Periodic Reporting for period 2 - PSAP (Productive Spatial Accelerator Programming)
Okres sprawozdawczy: 2023-07-01 do 2024-12-31
Our goal is to achieve a breakthrough in computing by enabling programmers to utilize spatial heterogeneous systems with a highly productive programming, tuning, deployment, and execution environment such as Python on a cluster in the cloud.We target the possibly hardest challenge in IT today: enabling society to efficiently exploit the enormous
possibilities opened up by heterogeneous hardware architectures such as today’s hardware accelerators (e.g.,GPUs) or tomorrow’s reconfigurable and domain-specific processors. These also form the major driver in artificial intelligence today. The major obstacle is the missing ability to program such architectures portably and efficiently. The PSAP project proposes to develop the necessary theory, implementation, and libraries for solving this problem.
We can categorise the achievements of this project by differentiating between “performance results”, i.e. instances where data-centric optimisations have been shown to lead to large performance improvements in applications. Examples for this category of results are described in detail in the publications “Deinsum: Practically I/O Optimal Multilinear Algebra” where we accelerate dense linear algebra by a factor of two up to 18 (compared to a state-of-the-art library for the same purpose, executed on 512 compute nodes). In our work “Productive Performance Engineering for Weather and Climate Modeling with Python” we show that data-centric optimisations are also applicable to highly optimised simulation codes, such as the FV3 weather code (see above for details on achieved performance). In our work “FMI: Fast and Cheap Message Passing for Serverless Functions” we show that optimising data-movement delivers performance improvements not only for “classical” HPC problems but also for data-centre workloads such as serverless computing. In such settings we are able to demonstrate improvements by two orders of magnitude.
These impressive performance results are based on more basic research carried out by us in line with the DoA. We want to highlight some specific results here which showcase the quality and novelty of our work. We have developed novel algorithms to perform efficient differential testing of data-flow programs in our work “FuzzyFlow: Leveraging Dataflow To Find and Squash Program Optimization Bugs” - this allowed us to find bugs in the optimisations for weather and climate codes in a matter of seconds, where a run of the full workload can easily take days on hundreds of nodes. Our work on performance embeddings is similarly foundational. We use the optimisation strategies outlined in “Performance Embeddings: A Similarity-Based Transfer Tuning Approach to Performance Optimization” to tune a wide variety of programs in a semi-automated manner. Our data-flow centric program representation is based on parametric graphs, in order to transform such graphs into representations of more efficient programs, multiple well-known graph problems (finding paths, capacities along paths, reachability analysis, etc.) have to be solved. While these problems are well-studied on non-parametric graphs, many of these problems have not been explored for parametric graphs and we have made significant progress in that area as well, i.e. the work published in our paper “Maximum Flows in Parametric Graph Templates” provides novel and efficient algorithms for the maximum flow problem in parametric graphs.
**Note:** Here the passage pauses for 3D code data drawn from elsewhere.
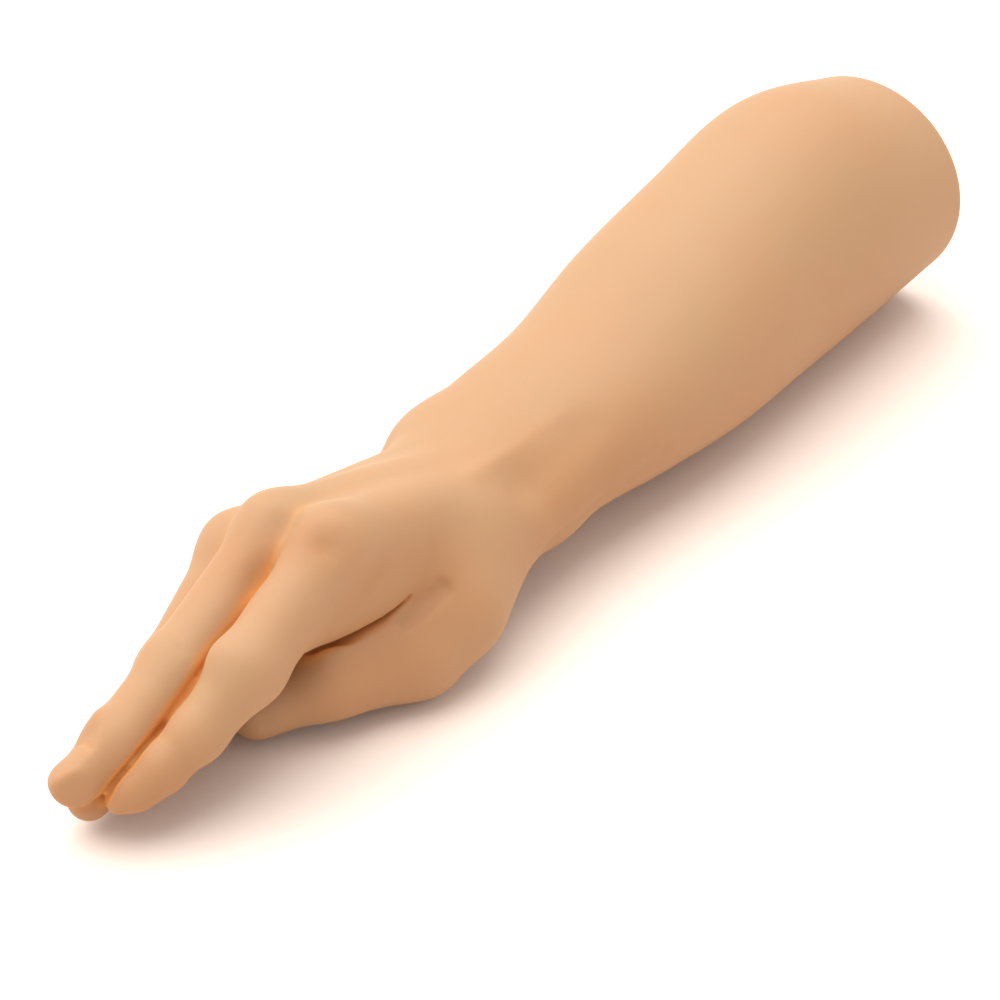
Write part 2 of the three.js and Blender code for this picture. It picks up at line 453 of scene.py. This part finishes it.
def relax(points, quads, times):
    """Evens out the spacing of the points."""
    pairs = np.concatenate([quads[:, [i, (i + 1) % 4]] for i in range(4)])
    count = np.bincount(pairs.ravel(), minlength=len(points))
    for _ in range(times):
        total = np.zeros_like(points)
        for a, b in ((0, 1), (1, 0)):
            for axis in range(3):
                total[:, axis] += np.bincount(
                    pairs[:, a], points[pairs[:, b], axis], len(points)
                )
        points = points + EVENING * (total / count[:, None] - points)
    return points


def enclosure(points, normals):
    """How far the skin around a point closes over it: 0 in the open, 1 in a deep fold."""
    total = 0
    for reach in FOLD_REACHES:
        total = total + np.clip(1 - field(points + normals * reach) / reach, 0, 1)
    return total / len(FOLD_REACHES)


def painted_shade(points):
    """How strongly each point takes the painted shade, from 0 to 1."""
    total = np.zeros(len(points))
    for *centre, reach, strength in PAINTED_SHADE_SPOTS:
        away = points - centre
        total += strength * np.exp(-np.einsum("ij,ij->i", away, away) / reach**2)
    return 1 - np.exp(-PAINTED_SHADE_DEPTH * total)


def skin_mesh():
    """The whole skin in metres, with the point values that its material reads."""
    grid = openvdb.FloatGrid(OUTSIDE)
    grid.copyFromArray(sample_grid())
    points, quads = grid.convertToQuads(0.0)
    quads = quads.astype(np.int64)
    points = LOW + (points.astype(np.float64) + 0.5) * (COARSE / SPLIT)
    for _ in range(2):
        points = relax(points, quads, 2)
        points = settle(points)
    points = settle(points)
    mesh = bpy.data.meshes.new("skin")
    mesh.vertices.add(len(points))
    mesh.vertices.foreach_set("co", (points * MM).astype(np.float32).ravel())
    mesh.loops.add(quads.size)
    mesh.loops.foreach_set("vertex_index", quads.astype(np.int32).ravel())
    mesh.polygons.add(len(quads))
    mesh.polygons.foreach_set("loop_start", np.arange(0, quads.size, 4, dtype=np.int32))
    mesh.update(calc_edges=True)
    mesh.validate()
    mesh.shade_smooth()
    normals = gradient(points)
    normals /= np.linalg.norm(normals, axis=1, keepdims=True)
    # how strongly the painted shade shows at each point, and where folds take the darker
    # painted shade
    painted_shade_amount = painted_shade(points)
    for name, values in (
        ("enclosed", enclosure(points, normals)),
        ("painted_shade", painted_shade_amount),
        ("shaded", painted_shade_amount * smooth_step(points[:, 0], SHADED_FROM, SHADED_TO)),
    ):
        layer = mesh.attributes.new(name, "FLOAT", "POINT")
        layer.data.foreach_set("value", values.astype(np.float32))
    return mesh


# ---- Material ----

SKIN_COLOUR = (0.40, 0.231, 0.117, 1)
BLUSH_COLOUR = (0.41, 0.222, 0.111, 1)     # broad pinker patches
# painted shade: a darker, deeper pink where shade falls on the skin
PAINTED_SHADE_COLOUR = (0.38, 0.183, 0.08, 1)
PAINTED_FOLD_GLOW_COLOUR = (0.58, 0.25, 0.075, 1)       # painted glow: the deep orange of light bounced inside the folds
PAINTED_FOLD_SHADE_COLOUR = (0.30, 0.10, 0.028, 1)  # painted shade: the same, darkened under the thumb


def add_node(tree, kind, **values):
    node = tree.nodes.new(kind)
    for name, value in values.items():
        node.inputs[name].default_value = value
    return node


def mix_colours(tree, factor, a, b):
    node = tree.nodes.new("ShaderNodeMix")
    node.data_type = "RGBA"
    tree.links.new(factor, node.inputs["Factor"])
    for socket, source in (("A", a), ("B", b)):
        pin = next(i for i in node.inputs if i.name == socket and i.type == "RGBA")
        if isinstance(source, tuple):
            pin.default_value = source
        else:
            tree.links.new(source, pin)
    return next(o for o in node.outputs if o.type == "RGBA")


def ramp(tree, source, low, high):
    """Runs from 0 to 1 as the source goes from low to high."""
    node = add_node(tree, "ShaderNodeMapRange", **{"From Min": low, "From Max": high})
    node.interpolation_type = "SMOOTHSTEP"
    tree.links.new(source, node.inputs["Value"])
    return node.outputs["Result"]


def layer_value(tree, name):
    node = tree.nodes.new("ShaderNodeAttribute")
    node.attribute_name = name
    return node.outputs["Fac"]


def skin_material():
    material = bpy.data.materials.new("skin")
    material.use_nodes = True
    tree = material.node_tree
    shader = tree.nodes["Principled BSDF"]
    shader.inputs["Roughness"].default_value = 0.55
    shader.inputs["Specular IOR Level"].default_value = 0.25
    shader.inputs["Subsurface Weight"].default_value = 0.35
    shader.inputs["Subsurface Radius"].default_value = (1.0, 0.42, 0.20)
    shader.inputs["Subsurface Scale"].default_value = 0.006

    place = tree.nodes.new("ShaderNodeTexCoord").outputs["Object"]
    patches = add_node(tree, "ShaderNodeTexNoise", Scale=22.0, Detail=2.0, Roughness=0.5)
    tree.links.new(place, patches.inputs["Vector"])
    blush = ramp(tree, patches.outputs["Fac"], 0.35, 0.7)
    colour = mix_colours(tree, blush, SKIN_COLOUR, BLUSH_COLOUR)
    # painted shade: a darker, deeper pink at the listed spots where shade falls
    colour = mix_colours(tree, layer_value(tree, "painted_shade"), colour, PAINTED_SHADE_COLOUR)
    # painted glow deep in the folds, darkened to a painted shade under the thumb
    fold = ramp(tree, layer_value(tree, "enclosed"), 0.08, 0.75)
    shaded = layer_value(tree, "shaded")
    painted_fold_light = mix_colours(tree, shaded, PAINTED_FOLD_GLOW_COLOUR, PAINTED_FOLD_SHADE_COLOUR)
    colour = mix_colours(tree, fold, colour, painted_fold_light)
    tree.links.new(colour, shader.inputs["Base Color"])

    # the mould's low ripples, then its fine matt grain
    normal = None
    for scale, detail, height in ((90.0, 2.0, 0.00012), (1400.0, 3.0, 0.00002)):
        noise = add_node(tree, "ShaderNodeTexNoise", Scale=scale, Detail=detail)
        tree.links.new(place, noise.inputs["Vector"])
        bump = add_node(tree, "ShaderNodeBump", Strength=1.0, Distance=height)
        tree.links.new(noise.outputs["Fac"], bump.inputs["Height"])
        if normal:
            tree.links.new(normal, bump.inputs["Normal"])
        normal = bump.outputs["Normal"]
    tree.links.new(normal, shader.inputs["Normal"])
    return material


# ---- Camera, floor and light ----

TARGET = Vector((-7.25, 0.8, 14.1)) * MM
CAMERA_AZIMUTH = -51.0
CAMERA_ELEVATION = 34.6
CAMERA_ROLL = -0.47
CAMERA_DISTANCE = 0.939
CAMERA_LENS = 110.8
FLOOR_HALF = 4.0
FLOOR_COLOUR = (0.82, 0.70, 0.62, 1)


def direction(azimuth, elevation):
    """From the object towards a viewer: azimuth 0 stands at -Y."""
    a, e = math.radians(azimuth), math.radians(elevation)
    return Vector((math.sin(a) * math.cos(e), -math.cos(a) * math.cos(e), math.sin(e)))


def make_camera():
    data = bpy.data.cameras.new("camera")
    data.lens = CAMERA_LENS
    data.clip_start, data.clip_end = 0.01, 50
    camera = bpy.data.objects.new("camera", data)
    back = direction(CAMERA_AZIMUTH, CAMERA_ELEVATION)
    turn = (-back).to_track_quat("-Z", "Y").to_matrix().to_4x4()
    roll = Matrix.Rotation(math.radians(CAMERA_ROLL), 4, "Z")
    camera.matrix_world = Matrix.Translation(TARGET + back * CAMERA_DISTANCE) @ turn @ roll
    bpy.context.scene.collection.objects.link(camera)
    bpy.context.scene.camera = camera


def sun(azimuth, elevation, width, strength):
    """A broad soft source, width degrees across, as far away as a studio's wall of light."""
    data = bpy.data.lights.new("key", "SUN")
    data.angle = math.radians(width)
    data.energy = strength
    light = bpy.data.objects.new("key", data)
    light.rotation_mode = "QUATERNION"
    light.rotation_quaternion = (-direction(azimuth, elevation)).to_track_quat("-Z", "Y")
    bpy.context.scene.collection.objects.link(light)


def make_stage():
    mesh = bpy.data.meshes.new("floor")
    corners = [(-1, -1), (1, -1), (1, 1), (-1, 1)]
    points = [(FLOOR_HALF * x, FLOOR_HALF * y, 0) for x, y in corners]
    mesh.from_pydata(points, [], [(0, 1, 2, 3)])
    floor = bpy.data.objects.new("floor", mesh)
    bpy.context.scene.collection.objects.link(floor)
    material = bpy.data.materials.new("floor")
    material.use_nodes = True
    shader = material.node_tree.nodes["Principled BSDF"]
    shader.inputs["Base Color"].default_value = FLOOR_COLOUR
    shader.inputs["Roughness"].default_value = 0.7
    mesh.materials.append(material)
    world = bpy.data.worlds.new("studio")
    bpy.context.scene.world = world
    world.use_nodes = True
    background = world.node_tree.nodes["Background"]
    background.inputs["Color"].default_value = (1, 1, 1, 1)
    background.inputs["Strength"].default_value = 1.0
    bpy.context.scene.view_settings.view_transform = "Standard"


make_camera()
make_stage()
sun(azimuth=180, elevation=70, width=84, strength=3.72)

mesh = skin_mesh()
mesh.materials.append(skin_material())
skin = bpy.data.objects.new("skin", mesh)
bpy.context.scene.collection.objects.link(skin)
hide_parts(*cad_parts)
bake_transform(skin)
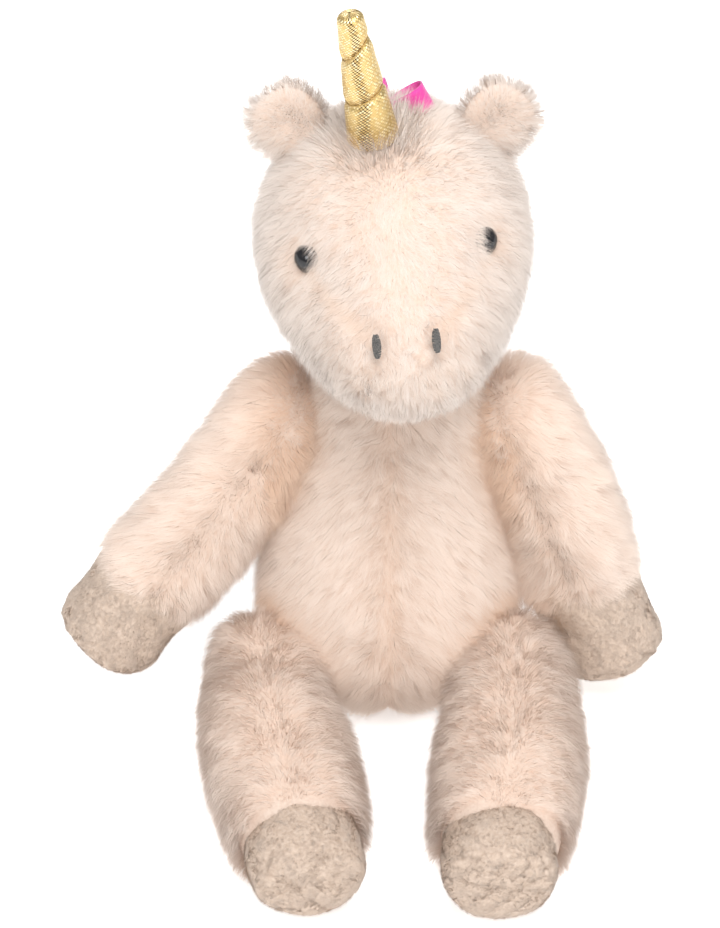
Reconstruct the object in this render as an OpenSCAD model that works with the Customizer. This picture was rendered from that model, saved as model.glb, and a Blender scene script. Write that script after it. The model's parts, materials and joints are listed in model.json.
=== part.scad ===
// Seated plush unicorn: pelt covers over stuffing, short-pile hooves, a foil horn and ribbon trims.
// Millimetres. The seat's centre is the origin, +Z is up and the face looks along -Y.

/* [Torso] */
// Radius of the belly, fur included
belly_r = 52; // [50:0.5:54]
// Radius of the chest
chest_r = 38; // [36:0.5:40]
// Height of the belly's centre above the floor
belly_z = 46; // [44:0.5:48]
// Height of the top of the torso
torso_top = 152; // [148:0.5:154]
// Thickness of the pelt, backing and pile together
pelt = 7; // [5:0.5:8]

/* [Head] */
// Radius of the skull
skull_r = 50.5; // [49:0.5:51]
// Radius of the muzzle
muzzle_r = 32; // [30:0.5:33]
// Reach from the skull's centre to the muzzle's centre
muzzle_reach = 43.2; // [41:0.2:45]
// Downward slope of the face
face_slope = 19.6; // [15:0.2:24]
// Height of the neck pivot
neck_z = 163; // [162:0.5:166]
// Sideways offset of the neck
neck_x = 4.5; // [0:0.5:7]
// Sideways tilt of the head at rest
head_roll = 4.5; // [0:0.5:8]
// Turn of the head at rest
head_yaw = 3.5; // [0:0.5:8]

/* [Face] */
// Diameter of an eye button
eye_d = 10; // [8:0.5:11]
// Width of the top gusset, as an angle about the face's axis
gusset_sweep = 64; // [52:2:80]
// Diameter of an embroidered nostril
nostril_d = 6.5; // [5:0.5:8]

/* [Ears] */
// Radius of an ear
ear_r = 15.5; // [14:0.5:16.5]
// Thickness of an ear
ear_t = 8; // [7:0.5:10]
// Angle of the left ear from the top of the head
ear_angle_left = 36; // [30:1:40]
// Angle of the right ear from the top of the head
ear_angle_right = 47; // [38:1:48]

/* [Horn] */
// Length of the horn
horn_len = 53; // [46:1:60]
// Radius at the horn's base
horn_r = 9; // [8:0.2:10]
// Radius near the horn's tip
horn_tip_r = 4.6; // [4:0.2:5.4]
// Forward lean of the horn
horn_lean = 6; // [0:1:10]
// Sideways lean of the horn
horn_side = 5; // [4.5:0.5:6]

/* [Arms] */
// Distance of the left shoulder from the middle
shoulder_left = 39; // [38:0.5:42]
// Distance of the right shoulder from the middle
shoulder_right = 45; // [42:0.5:46]
// Height of the shoulders
shoulder_z = 129; // [127:0.5:131]
// Radius of an arm
arm_r = 22.5; // [20:0.5:23]
// Spread of the left arm from straight down
arm_spread_left = 36; // [32:1:45]
// Spread of the right arm from straight down
arm_spread_right = 21.5; // [20:0.5:30]
// Forward reach of the left arm
arm_forward_left = 8; // [4:1:9]
// Forward reach of the right arm
arm_forward_right = 1; // [0:1:6]

/* [Legs] */
// Height of the hips
hip_z = 35; // [34:0.5:37]
// Distance of the hips in front of the seat's centre
hip_y = 30; // [28:0.5:32]
// Distance of the left hip from the middle
hip_left = 49; // [47:0.5:50]
// Distance of the right hip from the middle
hip_right = 47; // [45:0.5:48]
// Inward turn of the left leg
leg_turn_left = 10; // [8:0.5:11]
// Inward turn of the right leg
leg_turn_right = 4; // [2:0.5:5]
// Radius of a leg at the hip
hip_r = 19.5; // [18:0.5:20.5]
// Radius of a leg at its fullest
leg_r = 27; // [25:0.5:28]

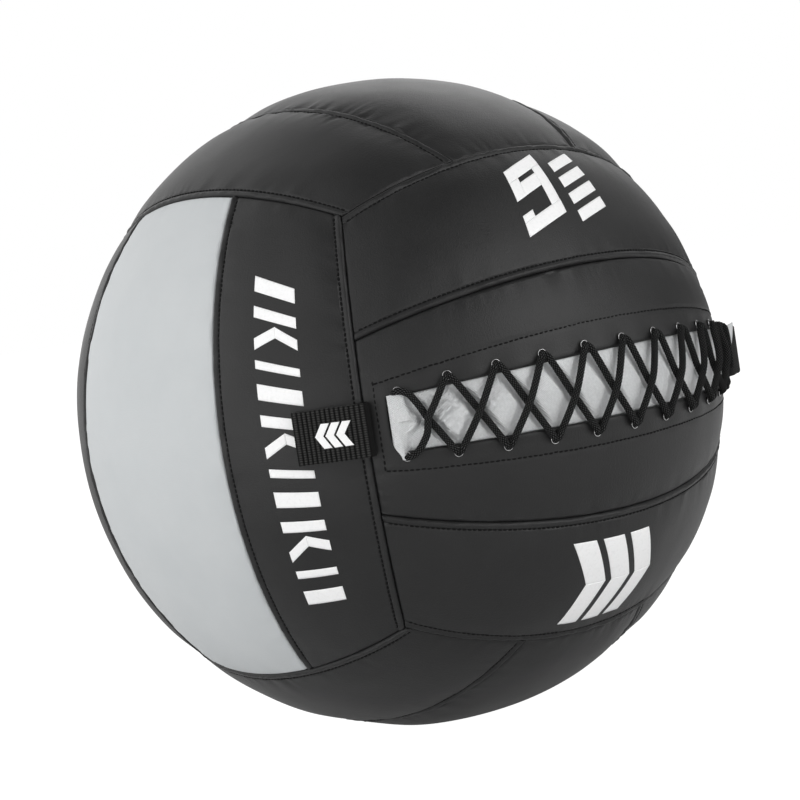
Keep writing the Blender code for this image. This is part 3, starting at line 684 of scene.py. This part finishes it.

We did not only apply data-centric optimisations to existing problems and architectures. We also worked on designing architectures for data-flow optimised algorithms, i.e. topologies which are easy to manufacture and offer high bandwidth and low latency. Examples of that work are our publications “Sparse Hamming Graph: A Customizable Network-on-Chip Topology” and “HexaMesh: Scaling to Hundreds of Chiplets with an Optimized Chiplet Arrangement”
Overall we can proudly say that the full-stack approach to data-centric optimisations outlined in the DOA was a big success. We have been able to show the applicability of our work across a wide range of fields, demonstrated lighthouse performance results, which were based on a wide array of algorithmic and architectural improvements, which we had the man-power to carry out, thanks to the structure of this project.